At PetHub, we like to be transparent: we have affiliate relationships with other companies (Amazon and Chewy included), and we may receive a commission on qualifying purchases made via the links in this article at no extra cost to you.

A dog may be man’s best friend, but that certainly doesn’t prevent them from going wandering when opportunity strikes. Like many humans, certain breeds of dogs are adventurers, curious creatures who dream of what lays beyond any barrier you may construct to keep your pet safely tucked away at home. If you’ve discovered that your dog has gone missing, it’s absolutely imperative to start the search for your lost friend immediately. Unlike cats, who are territorial and tend to hide out close to home, a dog can cover miles of territory before realizing that they’ve gotten lost.  

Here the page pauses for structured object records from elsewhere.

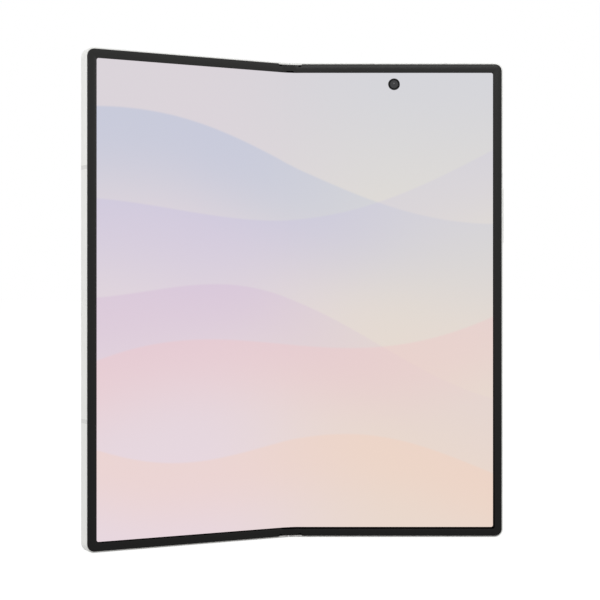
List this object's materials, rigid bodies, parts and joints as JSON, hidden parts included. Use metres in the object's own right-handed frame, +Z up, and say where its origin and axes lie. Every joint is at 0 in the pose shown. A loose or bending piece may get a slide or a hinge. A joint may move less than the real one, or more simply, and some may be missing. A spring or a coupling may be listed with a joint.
{
  "type": "foldable smartphone",
  "caption": "Book-style foldable smartphone, standing part open: two thin halves on a geared spine hinge, inner display across the fold, keys that press and a card tray.",
  "frame": {"origin": "middle of the part's footprint, at the level of the bottom edges that it stands on", "axes": "+Z up along the fold, +X across the right half towards its outer edge, +Y away from the viewer of the open display"},
  "size_m": [0.1372, 0.0402, 0.1584],
  "materials": {
    "frame": "fine blasted, anodised off-white",
    "antenna_plastic": "satin, flush with the frame",
    "plate_metal": "milled",
    "back_glass": "frosted off-white glass",
    "island_metal": "fine blasted, anodised off-white",
    "bezel": "satin black",
    "display": "glossy flexible cover over a lit pastel picture",
    "battery": "wrapped pouch",
    "circuit_board": "solder mask",
    "part_black": "moulded",
    "lens": "coated lens",
    "ring_metal": "turned, satin",
    "flash_lens": "clear lens over a phosphor",
    "contact_metal": "plated",
    "copper": "lacquered copper",
    "hinge_steel": "sintered, tumbled",
    "screw_steel": "turned",
    "magnet": "nickel plated",
    "spine_metal": "fine blasted, anodised off-white",
    "cover_glass": "polished black glass"
  },
  "bodies": {
    "right_half": {"right_frame": "frame", "right_antenna_breaks": "antenna_plastic", "right_mid_plate": "plate_metal", "right_back_glass": "back_glass", "right_bezel": "bezel", "right_display_panel": "display", "right_battery": "battery", "main_board": "circuit_board", "board_shields": "plate_metal", "sub_board": "circuit_board", "inner_camera": "part_black", "inner_camera_lens": "lens", "camera_island": "island_metal", "rear_cameras": "part_black", "lens_rings": "ring_metal", "lens_glasses": "lens", "flash_lamp": "flash_lens", "loudspeaker": "part_black", "usb_shell": "plate_metal", "usb_tongue": "part_black", "vibration_motor": "plate_metal", "key_switches": "contact_metal", "right_hinge_arms": "hinge_steel", "right_hinge_screws": "screw_steel", "right_magnets": "magnet", "charging_coil": "copper", "right_board_screws": "screw_steel"},
    "spine": {"spine_cover": "spine_metal", "spine_end_caps": "spine_metal", "hinge_bases": "hinge_steel", "gear_shafts": "hinge_steel", "friction_washers": "contact_metal", "display_fold_zone": "display", "fold_bezel_top": "bezel", "fold_bezel_bottom": "bezel", "hinge_flex": "copper"},
    "left_half": {"left_frame": "frame", "left_antenna_breaks": "antenna_plastic", "left_mid_plate": "plate_metal", "cover_glass": "cover_glass", "cover_display": "part_black", "left_bezel": "bezel", "left_display_panel": "display", "left_battery": "battery", "left_board": "circuit_board", "cover_camera": "part_black", "earpiece": "part_black", "left_hinge_arms": "hinge_steel", "left_hinge_screws": "screw_steel", "left_magnets": "magnet", "card_reader": "plate_metal", "left_board_screws": "screw_steel"},
    "right_idler": {"right_idler_gears": "hinge_steel"},
    "left_idler": {"left_idler_gears": "hinge_steel"},
    "volume_key": {"volume_key": "frame"},
    "side_key": {"side_key": "frame"},
    "card_tray": {"card_tray": "frame"}
  },
  "joints": [
    {"name": "fold", "type": "hinge", "parent": "right_half", "child": "spine", "pos_m": [-0.00137, 0.01444, 0], "axis": [0, 0, 1], "range_deg": [-13.75, 76.25], "deforming": ["display_fold_zone", "fold_bezel_top", "fold_bezel_bottom", "hinge_flex"]},
    {"name": "left_fold", "type": "hinge", "parent": "spine", "child": "left_half", "pos_m": [-0.00526, 0.01349, 0], "axis": [0, 0, 1], "range_deg": [-13.75, 76.25]},
    {"name": "right_idler_turn", "type": "hinge", "parent": "spine", "child": "right_idler", "pos_m": [-0.00279, 0.01518, 0], "axis": [0, 0, 1], "range_deg": [-13.75, 76.25]},
    {"name": "left_idler_turn", "type": "hinge", "parent": "spine", "child": "left_idler", "pos_m": [-0.00434, 0.0148, 0], "axis": [0, 0, 1], "range_deg": [-76.25, 13.75]},
    {"name": "volume_key_press", "type": "slide", "parent": "right_half", "child": "volume_key", "axis": [-1, 0, 0], "range_m": [0, 0.00025], "stiffness_N_per_m": 4000, "springref_m": -0.0001},
    {"name": "side_key_press", "type": "slide", "parent": "right_half", "child": "side_key", "axis": [-1, 0, 0], "range_m": [0, 0.00025], "stiffness_N_per_m": 4000, "springref_m": -0.0001},
    {"name": "card_tray_pull", "type": "slide", "parent": "left_half", "child": "card_tray", "axis": [0, 0, 1], "range_m": [0, 0.017]}
  ],
  "couplings": [
    {"joint": "left_fold", "follows": "fold", "ratio": 1},
    {"joint": "right_idler_turn", "follows": "fold", "ratio": 1},
    {"joint": "left_idler_turn", "follows": "fold", "ratio": -1}
  ]
}
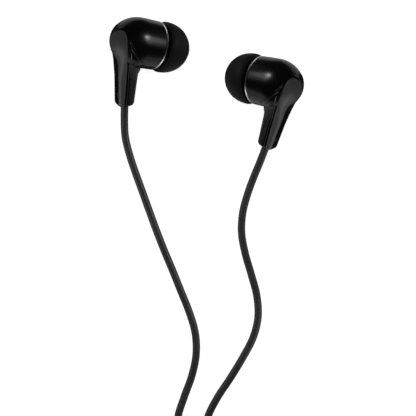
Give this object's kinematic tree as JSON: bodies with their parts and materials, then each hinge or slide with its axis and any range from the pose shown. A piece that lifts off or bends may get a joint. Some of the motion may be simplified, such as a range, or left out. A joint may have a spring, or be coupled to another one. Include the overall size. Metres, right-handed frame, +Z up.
{
  "type": "wired earphones",
  "caption": "Wired in-ear earphones with angled stems, silicone ear tips, a splitter, coiled cord and a jack plug.",
  "frame": {"origin": "middle of the two earphones' box, on the surface that they lie on", "axes": "+X from the left earphone to the right, +Y away from the cords, +Z up"},
  "size_m": [0.0556, 0.1943, 0.0173],
  "materials": {
    "silicone": "satin, slightly soft",
    "mesh": "fine woven screen",
    "damper": "matt acoustic cloth",
    "nozzle_black": "satin",
    "trim": "bright",
    "housing_gloss": "high gloss",
    "stem_gloss": "semi gloss",
    "stem_satin": "satin",
    "brass": "bright",
    "cord": "satin",
    "copper": "enamelled",
    "driver_alloy": "satin",
    "driver_steel": "plated",
    "magnet": "nickel plated",
    "film": "thin clear film",
    "film_ring": "thin clear film",
    "foam": "matt foam",
    "board": "solder mask",
    "tie": "satin",
    "moulding": "satin",
    "core": "matt",
    "contact": "gold plated",
    "insulator": "gloss"
  },
  "bodies": {
    "cord_set": {"left_nozzle_mesh": "mesh", "left_nozzle_damper": "damper", "left_front_shell": "nozzle_black", "left_trim_ring": "trim", "left_rear_shell": "housing_gloss", "left_stem_base": "stem_gloss", "left_stem_cover": "stem_satin", "left_cord_clamp": "brass", "left_cord_end": "cord", "left_leads": "copper", "left_basket": "driver_alloy", "left_yoke": "driver_steel", "left_magnet": "magnet", "left_top_plate": "driver_steel", "left_surround": "film_ring", "left_gasket": "foam", "left_terminal_board": "board", "right_nozzle_mesh": "mesh", "right_nozzle_damper": "damper", "right_front_shell": "nozzle_black", "right_trim_ring": "trim", "right_rear_shell": "housing_gloss", "right_stem_base": "stem_gloss", "right_stem_cover": "stem_satin", "right_cord_clamp": "brass", "right_cord_end": "cord", "right_leads": "copper", "right_basket": "driver_alloy", "right_yoke": "driver_steel", "right_magnet": "magnet", "right_top_plate": "driver_steel", "right_surround": "film_ring", "right_gasket": "foam", "right_terminal_board": "board", "left_cord": "cord", "left_coil": "cord", "left_coil_tie": "tie", "left_lead": "cord", "right_cord": "cord", "right_coil": "cord", "right_coil_tie": "tie", "right_lead": "cord", "splitter_top": "moulding", "splitter_bottom": "moulding", "splitter_core": "core", "trunk_cord": "cord", "trunk_coil": "cord", "trunk_coil_tie": "tie", "trunk_lead": "cord", "plug_grip": "moulding", "plug_sleeve": "contact", "plug_insulators": "insulator", "plug_ring": "contact", "plug_tip": "contact", "plug_core": "contact"},
    "left_tip": {"left_ear_tip": "silicone"},
    "right_tip": {"right_ear_tip": "silicone"},
    "left_cone": {"left_diaphragm": "film"},
    "right_cone": {"right_diaphragm": "film"}
  },
  "joints": [
    {"name": "left_tip_pull", "type": "slide", "parent": "cord_set", "child": "left_tip", "axis": [0.8125, -0.1041, -0.5736], "range_m": [0, 0.0045]},
    {"name": "right_tip_pull", "type": "slide", "parent": "cord_set", "child": "right_tip", "axis": [-0.7941, 0.2009, -0.5736], "range_m": [0, 0.0045]},
    {"name": "left_cone_stroke", "type": "slide", "parent": "cord_set", "child": "left_cone", "axis": [0.8125, -0.1041, -0.5736], "range_m": [-0.0002, 0.0002], "stiffness_N_per_m": 50},
    {"name": "right_cone_stroke", "type": "slide", "parent": "cord_set", "child": "right_cone", "axis": [-0.7941, 0.2009, -0.5736], "range_m": [-0.0002, 0.0002], "stiffness_N_per_m": 50}
  ]
}
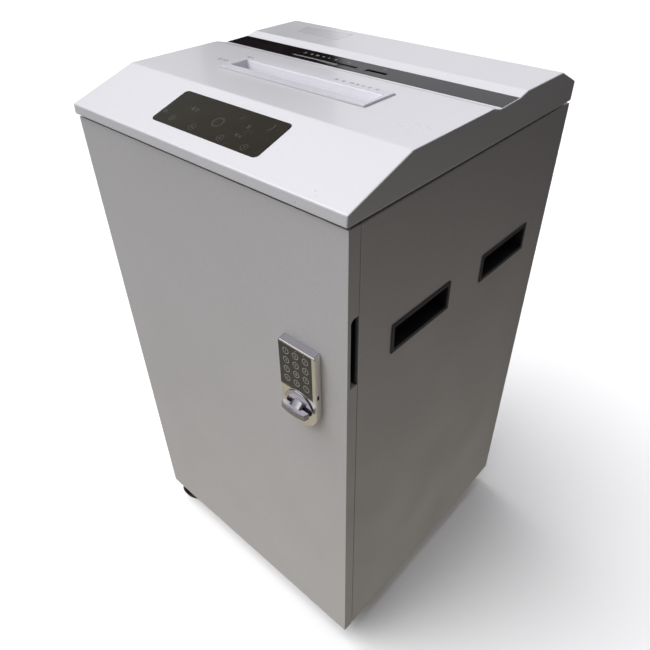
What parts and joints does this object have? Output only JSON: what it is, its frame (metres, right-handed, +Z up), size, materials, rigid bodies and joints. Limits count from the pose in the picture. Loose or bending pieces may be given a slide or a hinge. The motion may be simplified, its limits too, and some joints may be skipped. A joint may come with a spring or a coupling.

Dog holding magnifying glass up to eye

Image Source: (c)iStockphoto/Damedeeso


In most cases, your dog doesn’t mean to run away from home or leave you behind. They may even panic when they realize they’ve gotten themselves into a scary situation and can’t easily find their owner. It’s usually a simple case of instinctive canine behavior: the temptation to explore overrules all other thoughts, including obedience training and fear of punishment. In some cases, a dog will take off because of a traumatic event in their life, a perceived danger like thunder, fireworks, other loud noises, or an actual natural disaster.
What you may not know is that there are a number of factors that determine your dog’s ability to be rescued and returned to you. A dog that is gregarious, friendly, and truly loves people is more likely to show up at someone’s back door in search of help, while a dog with an aloof and distrustful temperament will travel in the shadows, often mistaken for a stray or wild animal.
In both instances, the news is fairly promising. An outgoing dog will actively seek out other humans and make it well aware that they are lost, hungry, and anxious to return home. As a result, they are more likely to be rescued, cared for, taken to a local shelter, or even adopted by a new family. The more aloof dog will be harder to track down, but their street smarts are more likely to keep them out of danger, whether from cars, predators, or being picked up as a stray by animal control authorities.
In both cases, the best ways to ensure your furry friend finds their way home is to make certain they’re wearing ID tags and are microchipped. That way, if the dog is rescued, any shelter or veterinarian will be able to scan the microchip to locate you, and reunite you with your wayward pooch. Sadly, each year, a number of animals are euthanized simply because there was no way to track down the pet’s owner. While you’re out looking for your lost dog make certain that anyone who finds them is able to find you.
PetHub makes this easy, using technology to reunite rescued animals with the owners who are desperately searching for them. Adding a simple tag with a unique QR code on the back allows anyone who finds your dog, not just a professional, to use a computer or mobile device to pull up your pet’s profile page. This profile is capable of holding multiple contact numbers, your dog’s medical needs, personality traits, and more. In the case that your pet is missing, you can set up an alert that displays on their page and also allows anyone who may have found your pet to contact you immediately.
If your dog is a large, energetic, or an aggressive breed, they’re far less likely to be rescued or given a new home than a small, friendly, family-oriented breed. Although some pit bulls are the sweetest companions on Earth, many people are taught by nature to fear them, and will call animal control rather than offer the lost dog a bowl of food and water. On the other hand, even the most distrustful of small dogs will appear so lost and helpless that it won’t take long before someone takes them in and starts looking for the dog’s owner.
Unfortunately, some areas of the country aren’t all that kind to breeds of dogs that have reputations for being aggressive, such as pit bulls and Rottweilers. Some shelters will not accept these dogs, and the pound will choose to euthanize more quickly, due to the fact that fewer people want to adopt these breeds. When they are adopted, it is too often by people who train these dogs to become aggressive, whether to fight or to protect. If you own a breed of dog that’s considered aggressive, it’s imperative that you do everything possible to find them before anyone else does. Even if your dog is the sweetest companion in the world, they may be misjudged on appearance alone.
The sooner you take steps to seek out your dog, including searching within a 20 mile radius of your home, putting up fliers, contacting every shelter, pound, and vet within the area, and making sure they are well-identified, the more likely it is that the two of you will be quickly reunited.